Work to be completed:
Pull each line containing "axes" out of the data and copy it.

Supplied data:
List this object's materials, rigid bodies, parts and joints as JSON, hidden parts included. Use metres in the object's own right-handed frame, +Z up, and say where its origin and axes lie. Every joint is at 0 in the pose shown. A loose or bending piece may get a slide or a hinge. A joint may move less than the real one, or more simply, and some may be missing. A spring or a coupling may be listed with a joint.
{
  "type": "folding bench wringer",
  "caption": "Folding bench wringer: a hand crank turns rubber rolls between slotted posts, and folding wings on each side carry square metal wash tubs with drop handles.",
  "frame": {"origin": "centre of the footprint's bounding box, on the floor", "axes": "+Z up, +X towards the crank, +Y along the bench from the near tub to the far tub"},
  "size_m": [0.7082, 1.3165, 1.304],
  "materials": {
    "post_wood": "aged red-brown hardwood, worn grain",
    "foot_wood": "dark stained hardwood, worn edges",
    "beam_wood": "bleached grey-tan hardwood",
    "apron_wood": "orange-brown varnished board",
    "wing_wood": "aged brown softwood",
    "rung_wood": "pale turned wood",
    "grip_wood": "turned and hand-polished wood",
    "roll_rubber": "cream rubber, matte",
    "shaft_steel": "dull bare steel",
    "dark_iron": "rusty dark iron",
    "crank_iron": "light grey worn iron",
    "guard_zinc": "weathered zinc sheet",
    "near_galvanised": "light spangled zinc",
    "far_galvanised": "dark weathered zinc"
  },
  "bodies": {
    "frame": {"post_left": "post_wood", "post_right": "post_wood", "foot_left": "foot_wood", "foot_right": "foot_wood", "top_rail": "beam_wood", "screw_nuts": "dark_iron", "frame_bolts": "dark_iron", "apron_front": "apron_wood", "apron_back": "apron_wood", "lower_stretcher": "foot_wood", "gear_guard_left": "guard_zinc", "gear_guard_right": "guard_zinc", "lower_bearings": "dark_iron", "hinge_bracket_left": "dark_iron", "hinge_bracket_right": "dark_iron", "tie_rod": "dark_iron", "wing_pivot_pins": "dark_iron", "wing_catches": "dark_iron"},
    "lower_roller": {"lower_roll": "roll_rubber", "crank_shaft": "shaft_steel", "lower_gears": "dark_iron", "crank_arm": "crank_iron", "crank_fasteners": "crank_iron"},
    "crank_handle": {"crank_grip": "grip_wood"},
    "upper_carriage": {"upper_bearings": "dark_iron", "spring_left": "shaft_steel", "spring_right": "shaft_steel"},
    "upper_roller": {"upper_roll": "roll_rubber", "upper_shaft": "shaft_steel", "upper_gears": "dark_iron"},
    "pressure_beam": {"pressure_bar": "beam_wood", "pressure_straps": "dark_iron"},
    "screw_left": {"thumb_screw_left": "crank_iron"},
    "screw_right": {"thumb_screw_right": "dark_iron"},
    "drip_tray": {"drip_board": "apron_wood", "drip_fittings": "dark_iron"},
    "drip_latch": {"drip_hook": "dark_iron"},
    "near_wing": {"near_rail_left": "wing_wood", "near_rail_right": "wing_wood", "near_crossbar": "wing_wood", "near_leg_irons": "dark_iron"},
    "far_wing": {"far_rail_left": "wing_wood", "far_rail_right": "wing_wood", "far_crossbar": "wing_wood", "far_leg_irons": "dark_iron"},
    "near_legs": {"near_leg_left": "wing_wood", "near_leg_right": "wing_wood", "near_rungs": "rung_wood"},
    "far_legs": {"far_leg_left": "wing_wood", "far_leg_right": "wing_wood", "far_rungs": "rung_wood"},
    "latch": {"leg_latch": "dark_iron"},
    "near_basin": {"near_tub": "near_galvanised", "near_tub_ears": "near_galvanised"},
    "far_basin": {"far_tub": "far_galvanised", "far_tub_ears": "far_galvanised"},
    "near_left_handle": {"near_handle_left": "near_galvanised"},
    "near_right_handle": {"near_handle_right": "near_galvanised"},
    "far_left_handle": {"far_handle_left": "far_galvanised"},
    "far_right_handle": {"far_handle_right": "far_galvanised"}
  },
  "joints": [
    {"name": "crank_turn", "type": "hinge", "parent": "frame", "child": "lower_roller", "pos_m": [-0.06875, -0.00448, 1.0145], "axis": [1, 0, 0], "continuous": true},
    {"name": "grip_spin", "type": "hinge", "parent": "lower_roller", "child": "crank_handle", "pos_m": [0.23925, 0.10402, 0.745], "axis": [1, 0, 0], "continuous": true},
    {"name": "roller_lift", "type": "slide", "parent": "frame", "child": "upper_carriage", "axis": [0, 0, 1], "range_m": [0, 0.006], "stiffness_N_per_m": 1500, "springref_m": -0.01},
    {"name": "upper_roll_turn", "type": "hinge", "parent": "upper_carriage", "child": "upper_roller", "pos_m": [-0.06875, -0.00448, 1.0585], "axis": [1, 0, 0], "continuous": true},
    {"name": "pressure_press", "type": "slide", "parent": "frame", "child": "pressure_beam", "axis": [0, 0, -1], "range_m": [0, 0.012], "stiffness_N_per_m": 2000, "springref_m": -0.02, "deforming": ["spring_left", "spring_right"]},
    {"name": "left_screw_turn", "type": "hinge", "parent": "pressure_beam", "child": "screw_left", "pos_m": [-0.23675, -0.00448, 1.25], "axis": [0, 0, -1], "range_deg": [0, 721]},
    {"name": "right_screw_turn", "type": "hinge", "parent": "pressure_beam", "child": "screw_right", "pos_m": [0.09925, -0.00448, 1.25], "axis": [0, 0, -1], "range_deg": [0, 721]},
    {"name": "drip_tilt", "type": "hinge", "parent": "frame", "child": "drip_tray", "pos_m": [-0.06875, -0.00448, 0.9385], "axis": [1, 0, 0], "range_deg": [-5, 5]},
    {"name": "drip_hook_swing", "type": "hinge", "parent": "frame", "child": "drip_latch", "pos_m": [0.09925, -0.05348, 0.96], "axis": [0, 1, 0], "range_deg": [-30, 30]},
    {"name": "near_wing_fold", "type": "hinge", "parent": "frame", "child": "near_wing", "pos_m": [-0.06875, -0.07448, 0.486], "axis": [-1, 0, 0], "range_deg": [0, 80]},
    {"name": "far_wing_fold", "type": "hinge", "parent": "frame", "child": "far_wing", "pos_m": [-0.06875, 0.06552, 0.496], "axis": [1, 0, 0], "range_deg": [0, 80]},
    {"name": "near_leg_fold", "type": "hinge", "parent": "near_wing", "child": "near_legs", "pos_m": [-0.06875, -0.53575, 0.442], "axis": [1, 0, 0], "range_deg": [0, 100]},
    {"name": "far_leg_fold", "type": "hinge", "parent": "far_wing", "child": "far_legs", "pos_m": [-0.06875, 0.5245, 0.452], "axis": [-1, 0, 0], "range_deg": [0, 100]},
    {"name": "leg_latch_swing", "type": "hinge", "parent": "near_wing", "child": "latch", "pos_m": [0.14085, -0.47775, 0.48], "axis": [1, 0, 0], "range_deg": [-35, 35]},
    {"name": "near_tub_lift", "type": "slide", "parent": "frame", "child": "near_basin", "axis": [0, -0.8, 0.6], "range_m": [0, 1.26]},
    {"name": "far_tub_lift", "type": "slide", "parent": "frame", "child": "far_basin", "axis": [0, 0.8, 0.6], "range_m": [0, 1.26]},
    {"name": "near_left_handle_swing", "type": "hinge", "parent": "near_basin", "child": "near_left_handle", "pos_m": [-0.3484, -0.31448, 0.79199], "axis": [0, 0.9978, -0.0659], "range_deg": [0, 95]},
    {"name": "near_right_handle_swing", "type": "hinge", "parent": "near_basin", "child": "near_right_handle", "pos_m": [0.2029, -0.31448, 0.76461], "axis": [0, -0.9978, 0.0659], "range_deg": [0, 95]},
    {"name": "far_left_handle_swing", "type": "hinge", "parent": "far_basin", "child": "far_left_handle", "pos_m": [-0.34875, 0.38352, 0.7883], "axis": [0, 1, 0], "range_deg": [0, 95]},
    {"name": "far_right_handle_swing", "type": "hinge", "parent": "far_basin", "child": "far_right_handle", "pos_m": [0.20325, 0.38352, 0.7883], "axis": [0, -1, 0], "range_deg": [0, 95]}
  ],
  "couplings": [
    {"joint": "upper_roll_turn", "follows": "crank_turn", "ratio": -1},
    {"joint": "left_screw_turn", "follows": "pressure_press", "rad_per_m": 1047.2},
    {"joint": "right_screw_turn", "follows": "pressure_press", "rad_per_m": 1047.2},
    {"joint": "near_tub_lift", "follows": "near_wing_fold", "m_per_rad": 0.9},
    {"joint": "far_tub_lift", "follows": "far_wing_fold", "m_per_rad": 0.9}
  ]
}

Solution below:
List this object's materials, rigid bodies, parts and joints as JSON, hidden parts included. Use metres in the object's own right-handed frame, +Z up, and say where its origin and axes lie. Every joint is at 0 in the pose shown. A loose or bending piece may get a slide or a hinge. A joint may move less than the real one, or more simply, and some may be missing. A spring or a coupling may be listed with a joint.
  "frame": {"origin": "centre of the footprint's bounding box, on the floor", "axes": "+Z up, +X towards the crank, +Y along the bench from the near tub to the far tub"},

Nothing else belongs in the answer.